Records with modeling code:
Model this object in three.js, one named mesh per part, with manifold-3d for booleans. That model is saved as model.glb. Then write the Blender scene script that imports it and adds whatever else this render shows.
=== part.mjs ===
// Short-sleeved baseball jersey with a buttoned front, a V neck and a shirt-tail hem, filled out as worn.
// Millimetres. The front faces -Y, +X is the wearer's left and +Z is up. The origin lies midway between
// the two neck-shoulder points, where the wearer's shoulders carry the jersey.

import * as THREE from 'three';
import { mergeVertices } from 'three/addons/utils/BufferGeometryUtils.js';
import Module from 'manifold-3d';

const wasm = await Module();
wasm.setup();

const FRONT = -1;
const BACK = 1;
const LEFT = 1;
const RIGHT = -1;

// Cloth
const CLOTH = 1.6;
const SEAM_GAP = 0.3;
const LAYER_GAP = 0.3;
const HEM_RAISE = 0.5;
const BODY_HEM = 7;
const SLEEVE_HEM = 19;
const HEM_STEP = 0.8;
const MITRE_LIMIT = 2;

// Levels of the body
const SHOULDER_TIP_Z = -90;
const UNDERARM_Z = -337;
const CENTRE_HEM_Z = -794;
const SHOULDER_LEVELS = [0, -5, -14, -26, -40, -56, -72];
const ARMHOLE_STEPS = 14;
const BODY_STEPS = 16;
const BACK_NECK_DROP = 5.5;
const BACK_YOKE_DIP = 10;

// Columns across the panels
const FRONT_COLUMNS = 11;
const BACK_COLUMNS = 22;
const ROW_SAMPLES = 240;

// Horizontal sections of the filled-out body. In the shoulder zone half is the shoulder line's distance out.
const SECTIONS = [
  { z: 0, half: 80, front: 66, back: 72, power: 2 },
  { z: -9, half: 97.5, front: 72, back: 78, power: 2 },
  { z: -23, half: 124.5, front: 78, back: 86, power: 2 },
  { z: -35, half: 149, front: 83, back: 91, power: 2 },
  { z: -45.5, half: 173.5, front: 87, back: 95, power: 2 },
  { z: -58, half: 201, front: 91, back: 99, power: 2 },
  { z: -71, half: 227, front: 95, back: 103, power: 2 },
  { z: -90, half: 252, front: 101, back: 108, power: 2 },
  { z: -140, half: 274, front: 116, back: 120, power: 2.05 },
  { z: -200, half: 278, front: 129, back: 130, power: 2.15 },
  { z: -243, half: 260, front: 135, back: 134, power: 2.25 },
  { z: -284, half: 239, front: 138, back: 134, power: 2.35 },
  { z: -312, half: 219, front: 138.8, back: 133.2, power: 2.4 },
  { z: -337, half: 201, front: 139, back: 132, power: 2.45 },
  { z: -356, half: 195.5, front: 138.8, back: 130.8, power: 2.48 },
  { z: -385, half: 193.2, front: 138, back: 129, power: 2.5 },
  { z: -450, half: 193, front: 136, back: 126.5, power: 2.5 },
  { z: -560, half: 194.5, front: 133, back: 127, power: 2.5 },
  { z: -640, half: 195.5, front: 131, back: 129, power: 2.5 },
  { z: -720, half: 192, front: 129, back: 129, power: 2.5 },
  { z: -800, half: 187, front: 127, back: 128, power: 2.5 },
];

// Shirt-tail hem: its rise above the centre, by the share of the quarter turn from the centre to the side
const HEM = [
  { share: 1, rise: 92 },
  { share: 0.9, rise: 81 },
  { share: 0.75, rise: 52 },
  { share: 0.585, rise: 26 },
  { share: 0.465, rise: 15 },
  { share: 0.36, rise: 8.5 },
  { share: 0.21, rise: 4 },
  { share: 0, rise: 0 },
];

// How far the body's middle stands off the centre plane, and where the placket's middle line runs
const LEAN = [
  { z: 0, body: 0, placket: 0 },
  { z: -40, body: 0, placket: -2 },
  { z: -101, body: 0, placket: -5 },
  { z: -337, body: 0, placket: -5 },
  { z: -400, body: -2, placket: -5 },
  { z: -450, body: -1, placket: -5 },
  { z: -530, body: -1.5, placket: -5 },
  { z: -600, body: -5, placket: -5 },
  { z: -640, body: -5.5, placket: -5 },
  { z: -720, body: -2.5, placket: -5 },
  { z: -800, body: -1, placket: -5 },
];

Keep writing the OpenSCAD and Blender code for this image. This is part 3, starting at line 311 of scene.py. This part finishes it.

■ **EXERCISE OBJECTIVE**: Provide all the records again, word for word.

■ **COMPLETE RESPONSE**:
Model this object in three.js, one named mesh per part, with manifold-3d for booleans. That model is saved as model.glb. Then write the Blender scene script that imports it and adds whatever else this render shows.
=== part.mjs ===
// Short-sleeved baseball jersey with a buttoned front, a V neck and a shirt-tail hem, filled out as worn.
// Millimetres. The front faces -Y, +X is the wearer's left and +Z is up. The origin lies midway between
// the two neck-shoulder points, where the wearer's shoulders carry the jersey.

import * as THREE from 'three';
import { mergeVertices } from 'three/addons/utils/BufferGeometryUtils.js';
import Module from 'manifold-3d';

const wasm = await Module();
wasm.setup();

const FRONT = -1;
const BACK = 1;
const LEFT = 1;
const RIGHT = -1;

// Cloth
const CLOTH = 1.6;
const SEAM_GAP = 0.3;
const LAYER_GAP = 0.3;
const HEM_RAISE = 0.5;
const BODY_HEM = 7;
const SLEEVE_HEM = 19;
const HEM_STEP = 0.8;
const MITRE_LIMIT = 2;

// Levels of the body
const SHOULDER_TIP_Z = -90;
const UNDERARM_Z = -337;
const CENTRE_HEM_Z = -794;
const SHOULDER_LEVELS = [0, -5, -14, -26, -40, -56, -72];
const ARMHOLE_STEPS = 14;
const BODY_STEPS = 16;
const BACK_NECK_DROP = 5.5;
const BACK_YOKE_DIP = 10;

// Columns across the panels
const FRONT_COLUMNS = 11;
const BACK_COLUMNS = 22;
const ROW_SAMPLES = 240;

// Horizontal sections of the filled-out body. In the shoulder zone half is the shoulder line's distance out.
const SECTIONS = [
  { z: 0, half: 80, front: 66, back: 72, power: 2 },
  { z: -9, half: 97.5, front: 72, back: 78, power: 2 },
  { z: -23, half: 124.5, front: 78, back: 86, power: 2 },
  { z: -35, half: 149, front: 83, back: 91, power: 2 },
  { z: -45.5, half: 173.5, front: 87, back: 95, power: 2 },
  { z: -58, half: 201, front: 91, back: 99, power: 2 },
  { z: -71, half: 227, front: 95, back: 103, power: 2 },
  { z: -90, half: 252, front: 101, back: 108, power: 2 },
  { z: -140, half: 274, front: 116, back: 120, power: 2.05 },
  { z: -200, half: 278, front: 129, back: 130, power: 2.15 },
  { z: -243, half: 260, front: 135, back: 134, power: 2.25 },
  { z: -284, half: 239, front: 138, back: 134, power: 2.35 },
  { z: -312, half: 219, front: 138.8, back: 133.2, power: 2.4 },
  { z: -337, half: 201, front: 139, back: 132, power: 2.45 },
  { z: -356, half: 195.5, front: 138.8, back: 130.8, power: 2.48 },
  { z: -385, half: 193.2, front: 138, back: 129, power: 2.5 },
  { z: -450, half: 193, front: 136, back: 126.5, power: 2.5 },
  { z: -560, half: 194.5, front: 133, back: 127, power: 2.5 },
  { z: -640, half: 195.5, front: 131, back: 129, power: 2.5 },
  { z: -720, half: 192, front: 129, back: 129, power: 2.5 },
  { z: -800, half: 187, front: 127, back: 128, power: 2.5 },
];

// Shirt-tail hem: its rise above the centre, by the share of the quarter turn from the centre to the side
const HEM = [
  { share: 1, rise: 92 },
  { share: 0.9, rise: 81 },
  { share: 0.75, rise: 52 },
  { share: 0.585, rise: 26 },
  { share: 0.465, rise: 15 },
  { share: 0.36, rise: 8.5 },
  { share: 0.21, rise: 4 },
  { share: 0, rise: 0 },
];

// How far the body's middle stands off the centre plane, and where the placket's middle line runs
const LEAN = [
  { z: 0, body: 0, placket: 0 },
  { z: -40, body: 0, placket: -2 },
  { z: -101, body: 0, placket: -5 },
  { z: -337, body: 0, placket: -5 },
  { z: -400, body: -2, placket: -5 },
  { z: -450, body: -1, placket: -5 },
  { z: -530, body: -1.5, placket: -5 },
  { z: -600, body: -5, placket: -5 },
  { z: -640, body: -5.5, placket: -5 },
  { z: -720, body: -2.5, placket: -5 },
  { z: -800, body: -1, placket: -5 },
];

Keep writing the OpenSCAD and Blender code for this image. This is part 3, starting at line 311 of scene.py. This part finishes it.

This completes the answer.